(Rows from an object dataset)
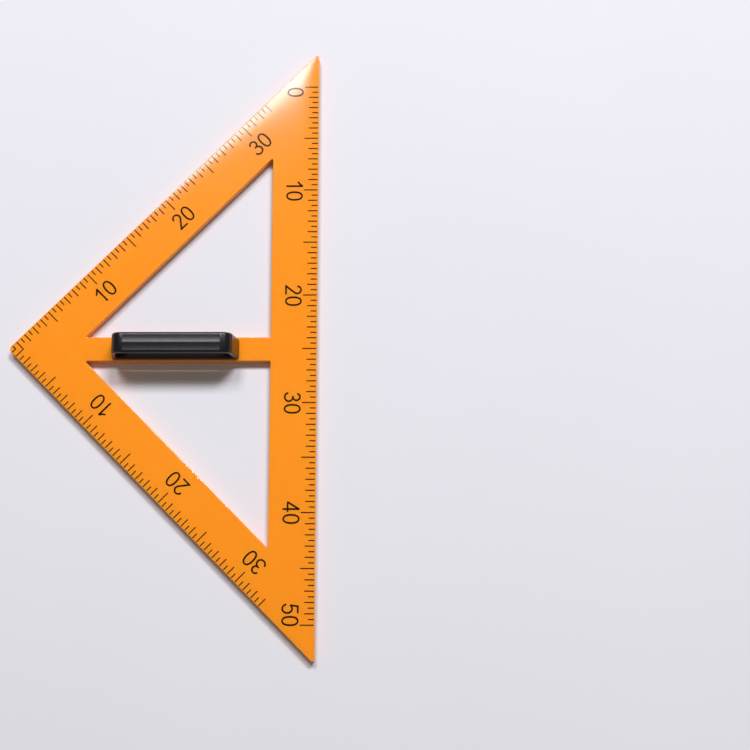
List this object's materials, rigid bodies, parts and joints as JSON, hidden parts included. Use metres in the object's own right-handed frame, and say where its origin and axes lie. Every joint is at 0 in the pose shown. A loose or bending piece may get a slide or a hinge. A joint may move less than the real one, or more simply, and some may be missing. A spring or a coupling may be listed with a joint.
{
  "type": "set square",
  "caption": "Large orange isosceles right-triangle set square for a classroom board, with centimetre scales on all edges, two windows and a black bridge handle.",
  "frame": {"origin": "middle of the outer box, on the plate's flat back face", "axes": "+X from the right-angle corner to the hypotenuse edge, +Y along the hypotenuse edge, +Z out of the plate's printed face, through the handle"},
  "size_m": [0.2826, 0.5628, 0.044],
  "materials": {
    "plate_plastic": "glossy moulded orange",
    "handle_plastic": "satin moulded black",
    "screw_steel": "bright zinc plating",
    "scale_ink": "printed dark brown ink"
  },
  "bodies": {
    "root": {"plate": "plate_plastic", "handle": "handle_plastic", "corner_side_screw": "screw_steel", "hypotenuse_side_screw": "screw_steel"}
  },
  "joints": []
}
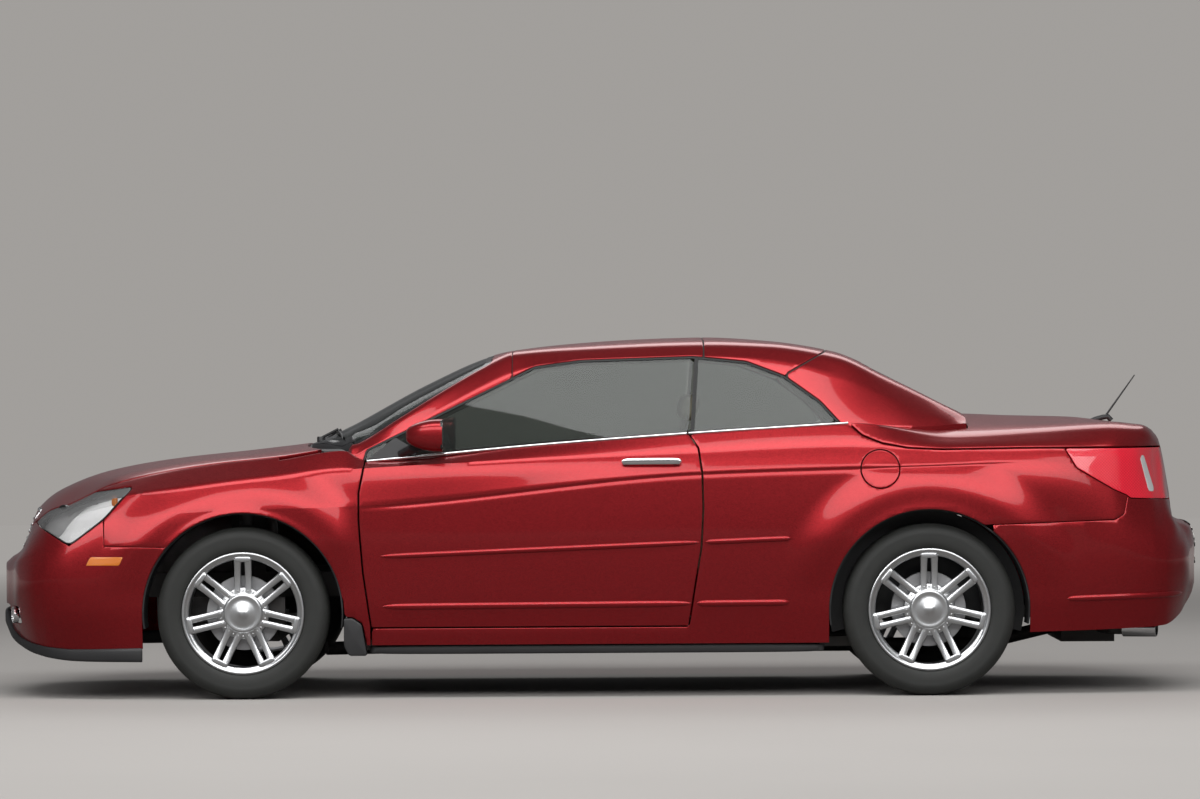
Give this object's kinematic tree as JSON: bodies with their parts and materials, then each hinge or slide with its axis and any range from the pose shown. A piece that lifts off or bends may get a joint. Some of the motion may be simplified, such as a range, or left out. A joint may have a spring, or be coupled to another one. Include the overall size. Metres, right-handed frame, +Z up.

→ **TASK GOAL**: Show each line of the data that contains the string "joints".

→ **RESPONSE BELOW**:
List this object's materials, rigid bodies, parts and joints as JSON, hidden parts included. Use metres in the object's own right-handed frame, and say where its origin and axes lie. Every joint is at 0 in the pose shown. A loose or bending piece may get a slide or a hinge. A joint may move less than the real one, or more simply, and some may be missing. A spring or a coupling may be listed with a joint.
  "joints": []